• **EXERCISE REQUIREMENTS**
What follows is a set of records; repeat all of them exactly.

• **DATA FOR THIS EXERCISE**
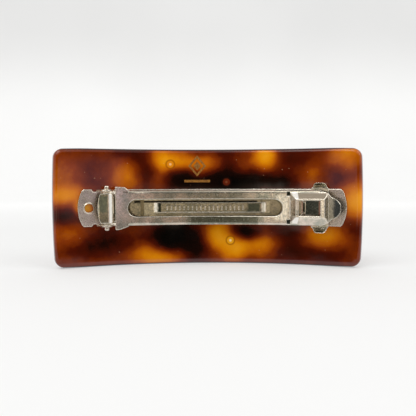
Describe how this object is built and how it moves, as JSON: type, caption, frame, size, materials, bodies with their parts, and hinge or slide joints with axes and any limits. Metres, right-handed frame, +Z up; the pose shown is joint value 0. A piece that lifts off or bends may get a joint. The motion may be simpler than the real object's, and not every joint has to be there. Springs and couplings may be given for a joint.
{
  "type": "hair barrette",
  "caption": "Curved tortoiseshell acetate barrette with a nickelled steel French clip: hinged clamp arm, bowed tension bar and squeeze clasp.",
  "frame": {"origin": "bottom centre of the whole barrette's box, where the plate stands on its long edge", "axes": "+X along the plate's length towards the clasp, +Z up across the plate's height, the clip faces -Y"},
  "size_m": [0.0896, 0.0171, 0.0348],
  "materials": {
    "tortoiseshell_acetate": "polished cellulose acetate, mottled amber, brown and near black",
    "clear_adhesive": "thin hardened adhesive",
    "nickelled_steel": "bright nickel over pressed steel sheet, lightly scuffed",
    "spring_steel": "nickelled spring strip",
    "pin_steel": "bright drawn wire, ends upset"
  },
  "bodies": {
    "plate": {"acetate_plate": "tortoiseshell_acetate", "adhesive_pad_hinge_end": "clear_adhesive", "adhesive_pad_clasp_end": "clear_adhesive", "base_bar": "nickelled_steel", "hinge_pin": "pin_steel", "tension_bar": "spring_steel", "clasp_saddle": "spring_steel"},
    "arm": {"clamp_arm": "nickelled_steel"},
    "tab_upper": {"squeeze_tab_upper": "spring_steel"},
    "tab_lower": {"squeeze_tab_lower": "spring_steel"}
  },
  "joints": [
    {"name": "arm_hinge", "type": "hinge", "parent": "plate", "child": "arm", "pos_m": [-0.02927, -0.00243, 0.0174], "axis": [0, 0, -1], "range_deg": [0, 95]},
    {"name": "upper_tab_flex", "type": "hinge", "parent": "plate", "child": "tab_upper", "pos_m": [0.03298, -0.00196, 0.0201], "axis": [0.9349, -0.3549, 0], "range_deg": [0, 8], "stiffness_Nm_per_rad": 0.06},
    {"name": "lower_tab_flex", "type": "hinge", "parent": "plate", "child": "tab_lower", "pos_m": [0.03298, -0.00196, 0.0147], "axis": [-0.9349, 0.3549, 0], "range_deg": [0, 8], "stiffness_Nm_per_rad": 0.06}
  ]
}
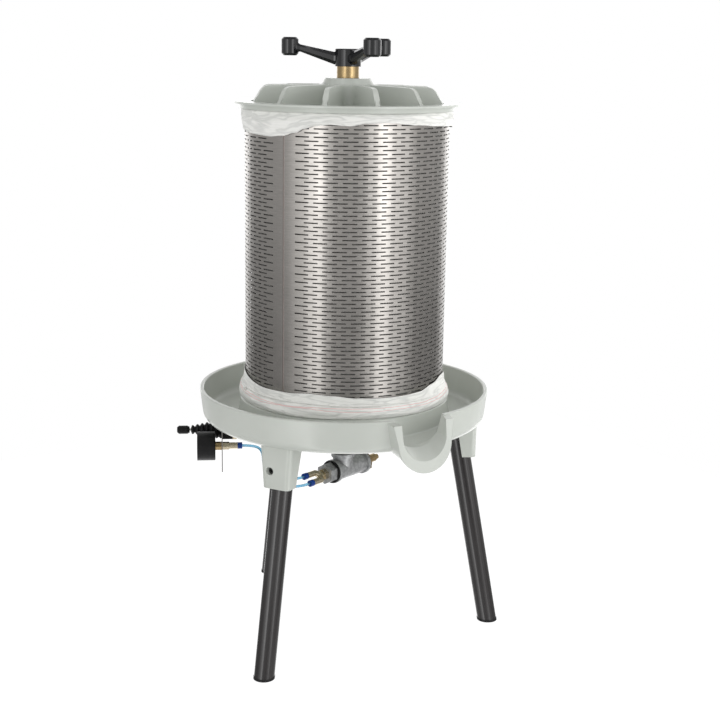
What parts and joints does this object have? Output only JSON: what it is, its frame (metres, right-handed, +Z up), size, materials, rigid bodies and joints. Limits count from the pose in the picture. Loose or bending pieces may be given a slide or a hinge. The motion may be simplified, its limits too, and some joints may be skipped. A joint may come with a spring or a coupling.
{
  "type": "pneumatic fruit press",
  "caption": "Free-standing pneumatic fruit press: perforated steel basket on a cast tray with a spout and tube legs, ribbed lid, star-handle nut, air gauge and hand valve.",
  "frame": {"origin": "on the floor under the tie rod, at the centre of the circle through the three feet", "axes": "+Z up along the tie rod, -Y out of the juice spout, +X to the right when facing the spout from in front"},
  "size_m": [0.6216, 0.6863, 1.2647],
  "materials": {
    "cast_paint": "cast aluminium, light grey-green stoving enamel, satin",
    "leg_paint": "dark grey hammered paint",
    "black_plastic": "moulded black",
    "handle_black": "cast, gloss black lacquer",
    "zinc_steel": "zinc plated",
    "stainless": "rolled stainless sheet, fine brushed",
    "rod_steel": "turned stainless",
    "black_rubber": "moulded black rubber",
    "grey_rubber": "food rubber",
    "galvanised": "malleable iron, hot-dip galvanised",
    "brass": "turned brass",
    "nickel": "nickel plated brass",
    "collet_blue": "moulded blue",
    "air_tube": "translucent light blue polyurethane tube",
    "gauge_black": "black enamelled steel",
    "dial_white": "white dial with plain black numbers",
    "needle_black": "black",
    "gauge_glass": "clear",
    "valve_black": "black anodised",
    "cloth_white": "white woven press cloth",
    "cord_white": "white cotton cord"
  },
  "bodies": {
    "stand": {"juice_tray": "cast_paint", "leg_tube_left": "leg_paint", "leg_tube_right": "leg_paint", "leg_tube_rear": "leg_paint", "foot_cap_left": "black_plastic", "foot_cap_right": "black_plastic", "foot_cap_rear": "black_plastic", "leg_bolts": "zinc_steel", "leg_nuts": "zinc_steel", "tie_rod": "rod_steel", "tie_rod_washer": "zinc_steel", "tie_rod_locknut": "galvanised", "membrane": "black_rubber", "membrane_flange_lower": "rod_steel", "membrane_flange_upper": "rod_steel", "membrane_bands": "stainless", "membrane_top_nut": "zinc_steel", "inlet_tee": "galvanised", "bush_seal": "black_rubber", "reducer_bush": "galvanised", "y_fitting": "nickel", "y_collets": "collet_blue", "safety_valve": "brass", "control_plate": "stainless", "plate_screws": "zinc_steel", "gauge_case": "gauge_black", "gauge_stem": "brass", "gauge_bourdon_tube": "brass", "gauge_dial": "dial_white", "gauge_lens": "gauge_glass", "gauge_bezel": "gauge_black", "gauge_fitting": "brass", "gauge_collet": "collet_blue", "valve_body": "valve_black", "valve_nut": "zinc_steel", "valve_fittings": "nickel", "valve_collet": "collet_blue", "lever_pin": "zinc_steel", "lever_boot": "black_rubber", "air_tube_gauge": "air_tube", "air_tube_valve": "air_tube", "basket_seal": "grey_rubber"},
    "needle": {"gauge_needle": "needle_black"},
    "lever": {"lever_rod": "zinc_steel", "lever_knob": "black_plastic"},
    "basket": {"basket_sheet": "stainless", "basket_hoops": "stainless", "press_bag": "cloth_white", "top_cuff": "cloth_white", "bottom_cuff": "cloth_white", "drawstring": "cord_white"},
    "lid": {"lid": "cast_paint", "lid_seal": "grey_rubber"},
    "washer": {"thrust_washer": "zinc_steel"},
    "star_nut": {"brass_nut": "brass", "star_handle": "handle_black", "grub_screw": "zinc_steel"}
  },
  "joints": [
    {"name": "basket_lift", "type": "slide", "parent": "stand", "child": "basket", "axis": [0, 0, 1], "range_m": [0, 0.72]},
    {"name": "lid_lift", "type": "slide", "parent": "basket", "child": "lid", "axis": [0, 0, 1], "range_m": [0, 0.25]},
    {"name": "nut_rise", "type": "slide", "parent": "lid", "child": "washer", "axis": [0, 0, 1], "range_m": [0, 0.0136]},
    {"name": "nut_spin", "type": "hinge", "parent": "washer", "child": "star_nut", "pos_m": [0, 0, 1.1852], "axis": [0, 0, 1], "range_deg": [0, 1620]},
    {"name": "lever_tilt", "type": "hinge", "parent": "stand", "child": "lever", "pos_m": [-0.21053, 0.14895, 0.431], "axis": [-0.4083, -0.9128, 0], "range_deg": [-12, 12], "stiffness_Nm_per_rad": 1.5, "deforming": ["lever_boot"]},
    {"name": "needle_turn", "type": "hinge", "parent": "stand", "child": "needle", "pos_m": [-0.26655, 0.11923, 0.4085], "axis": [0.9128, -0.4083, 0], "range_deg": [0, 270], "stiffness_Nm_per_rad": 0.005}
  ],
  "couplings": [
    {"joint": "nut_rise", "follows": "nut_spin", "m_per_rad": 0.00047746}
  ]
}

• **EXERCISE RESPONSE**
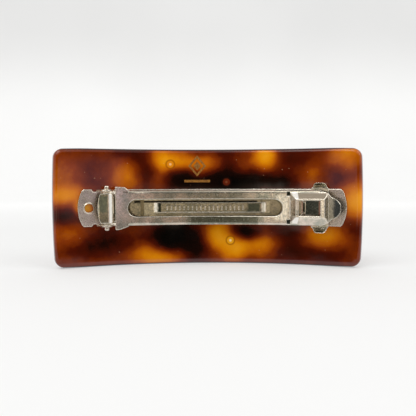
Describe how this object is built and how it moves, as JSON: type, caption, frame, size, materials, bodies with their parts, and hinge or slide joints with axes and any limits. Metres, right-handed frame, +Z up; the pose shown is joint value 0. A piece that lifts off or bends may get a joint. The motion may be simpler than the real object's, and not every joint has to be there. Springs and couplings may be given for a joint.
{
  "type": "hair barrette",
  "caption": "Curved tortoiseshell acetate barrette with a nickelled steel French clip: hinged clamp arm, bowed tension bar and squeeze clasp.",
  "frame": {"origin": "bottom centre of the whole barrette's box, where the plate stands on its long edge", "axes": "+X along the plate's length towards the clasp, +Z up across the plate's height, the clip faces -Y"},
  "size_m": [0.0896, 0.0171, 0.0348],
  "materials": {
    "tortoiseshell_acetate": "polished cellulose acetate, mottled amber, brown and near black",
    "clear_adhesive": "thin hardened adhesive",
    "nickelled_steel": "bright nickel over pressed steel sheet, lightly scuffed",
    "spring_steel": "nickelled spring strip",
    "pin_steel": "bright drawn wire, ends upset"
  },
  "bodies": {
    "plate": {"acetate_plate": "tortoiseshell_acetate", "adhesive_pad_hinge_end": "clear_adhesive", "adhesive_pad_clasp_end": "clear_adhesive", "base_bar": "nickelled_steel", "hinge_pin": "pin_steel", "tension_bar": "spring_steel", "clasp_saddle": "spring_steel"},
    "arm": {"clamp_arm": "nickelled_steel"},
    "tab_upper": {"squeeze_tab_upper": "spring_steel"},
    "tab_lower": {"squeeze_tab_lower": "spring_steel"}
  },
  "joints": [
    {"name": "arm_hinge", "type": "hinge", "parent": "plate", "child": "arm", "pos_m": [-0.02927, -0.00243, 0.0174], "axis": [0, 0, -1], "range_deg": [0, 95]},
    {"name": "upper_tab_flex", "type": "hinge", "parent": "plate", "child": "tab_upper", "pos_m": [0.03298, -0.00196, 0.0201], "axis": [0.9349, -0.3549, 0], "range_deg": [0, 8], "stiffness_Nm_per_rad": 0.06},
    {"name": "lower_tab_flex", "type": "hinge", "parent": "plate", "child": "tab_lower", "pos_m": [0.03298, -0.00196, 0.0147], "axis": [-0.9349, 0.3549, 0], "range_deg": [0, 8], "stiffness_Nm_per_rad": 0.06}
  ]
}
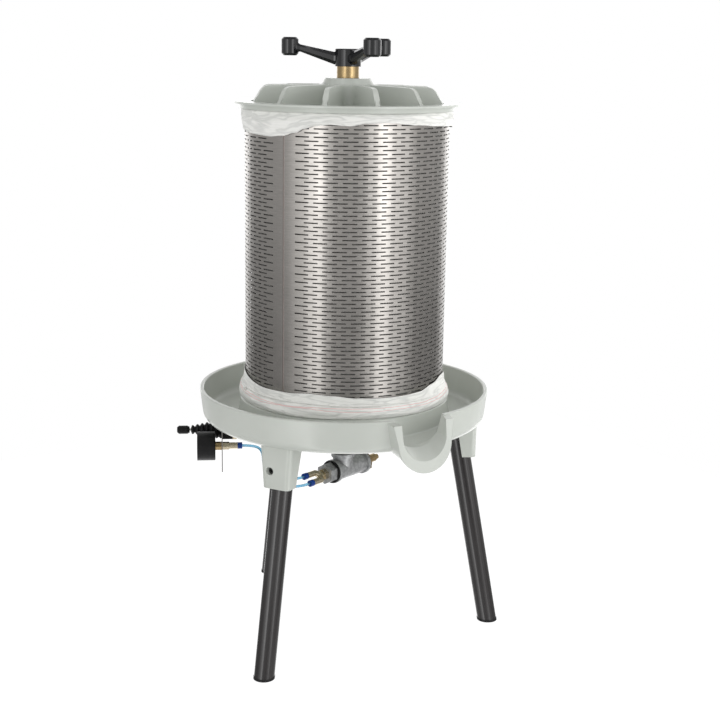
What parts and joints does this object have? Output only JSON: what it is, its frame (metres, right-handed, +Z up), size, materials, rigid bodies and joints. Limits count from the pose in the picture. Loose or bending pieces may be given a slide or a hinge. The motion may be simplified, its limits too, and some joints may be skipped. A joint may come with a spring or a coupling.
{
  "type": "pneumatic fruit press",
  "caption": "Free-standing pneumatic fruit press: perforated steel basket on a cast tray with a spout and tube legs, ribbed lid, star-handle nut, air gauge and hand valve.",
  "frame": {"origin": "on the floor under the tie rod, at the centre of the circle through the three feet", "axes": "+Z up along the tie rod, -Y out of the juice spout, +X to the right when facing the spout from in front"},
  "size_m": [0.6216, 0.6863, 1.2647],
  "materials": {
    "cast_paint": "cast aluminium, light grey-green stoving enamel, satin",
    "leg_paint": "dark grey hammered paint",
    "black_plastic": "moulded black",
    "handle_black": "cast, gloss black lacquer",
    "zinc_steel": "zinc plated",
    "stainless": "rolled stainless sheet, fine brushed",
    "rod_steel": "turned stainless",
    "black_rubber": "moulded black rubber",
    "grey_rubber": "food rubber",
    "galvanised": "malleable iron, hot-dip galvanised",
    "brass": "turned brass",
    "nickel": "nickel plated brass",
    "collet_blue": "moulded blue",
    "air_tube": "translucent light blue polyurethane tube",
    "gauge_black": "black enamelled steel",
    "dial_white": "white dial with plain black numbers",
    "needle_black": "black",
    "gauge_glass": "clear",
    "valve_black": "black anodised",
    "cloth_white": "white woven press cloth",
    "cord_white": "white cotton cord"
  },
  "bodies": {
    "stand": {"juice_tray": "cast_paint", "leg_tube_left": "leg_paint", "leg_tube_right": "leg_paint", "leg_tube_rear": "leg_paint", "foot_cap_left": "black_plastic", "foot_cap_right": "black_plastic", "foot_cap_rear": "black_plastic", "leg_bolts": "zinc_steel", "leg_nuts": "zinc_steel", "tie_rod": "rod_steel", "tie_rod_washer": "zinc_steel", "tie_rod_locknut": "galvanised", "membrane": "black_rubber", "membrane_flange_lower": "rod_steel", "membrane_flange_upper": "rod_steel", "membrane_bands": "stainless", "membrane_top_nut": "zinc_steel", "inlet_tee": "galvanised", "bush_seal": "black_rubber", "reducer_bush": "galvanised", "y_fitting": "nickel", "y_collets": "collet_blue", "safety_valve": "brass", "control_plate": "stainless", "plate_screws": "zinc_steel", "gauge_case": "gauge_black", "gauge_stem": "brass", "gauge_bourdon_tube": "brass", "gauge_dial": "dial_white", "gauge_lens": "gauge_glass", "gauge_bezel": "gauge_black", "gauge_fitting": "brass", "gauge_collet": "collet_blue", "valve_body": "valve_black", "valve_nut": "zinc_steel", "valve_fittings": "nickel", "valve_collet": "collet_blue", "lever_pin": "zinc_steel", "lever_boot": "black_rubber", "air_tube_gauge": "air_tube", "air_tube_valve": "air_tube", "basket_seal": "grey_rubber"},
    "needle": {"gauge_needle": "needle_black"},
    "lever": {"lever_rod": "zinc_steel", "lever_knob": "black_plastic"},
    "basket": {"basket_sheet": "stainless", "basket_hoops": "stainless", "press_bag": "cloth_white", "top_cuff": "cloth_white", "bottom_cuff": "cloth_white", "drawstring": "cord_white"},
    "lid": {"lid": "cast_paint", "lid_seal": "grey_rubber"},
    "washer": {"thrust_washer": "zinc_steel"},
    "star_nut": {"brass_nut": "brass", "star_handle": "handle_black", "grub_screw": "zinc_steel"}
  },
  "joints": [
    {"name": "basket_lift", "type": "slide", "parent": "stand", "child": "basket", "axis": [0, 0, 1], "range_m": [0, 0.72]},
    {"name": "lid_lift", "type": "slide", "parent": "basket", "child": "lid", "axis": [0, 0, 1], "range_m": [0, 0.25]},
    {"name": "nut_rise", "type": "slide", "parent": "lid", "child": "washer", "axis": [0, 0, 1], "range_m": [0, 0.0136]},
    {"name": "nut_spin", "type": "hinge", "parent": "washer", "child": "star_nut", "pos_m": [0, 0, 1.1852], "axis": [0, 0, 1], "range_deg": [0, 1620]},
    {"name": "lever_tilt", "type": "hinge", "parent": "stand", "child": "lever", "pos_m": [-0.21053, 0.14895, 0.431], "axis": [-0.4083, -0.9128, 0], "range_deg": [-12, 12], "stiffness_Nm_per_rad": 1.5, "deforming": ["lever_boot"]},
    {"name": "needle_turn", "type": "hinge", "parent": "stand", "child": "needle", "pos_m": [-0.26655, 0.11923, 0.4085], "axis": [0.9128, -0.4083, 0], "range_deg": [0, 270], "stiffness_Nm_per_rad": 0.005}
  ],
  "couplings": [
    {"joint": "nut_rise", "follows": "nut_spin", "m_per_rad": 0.00047746}
  ]
}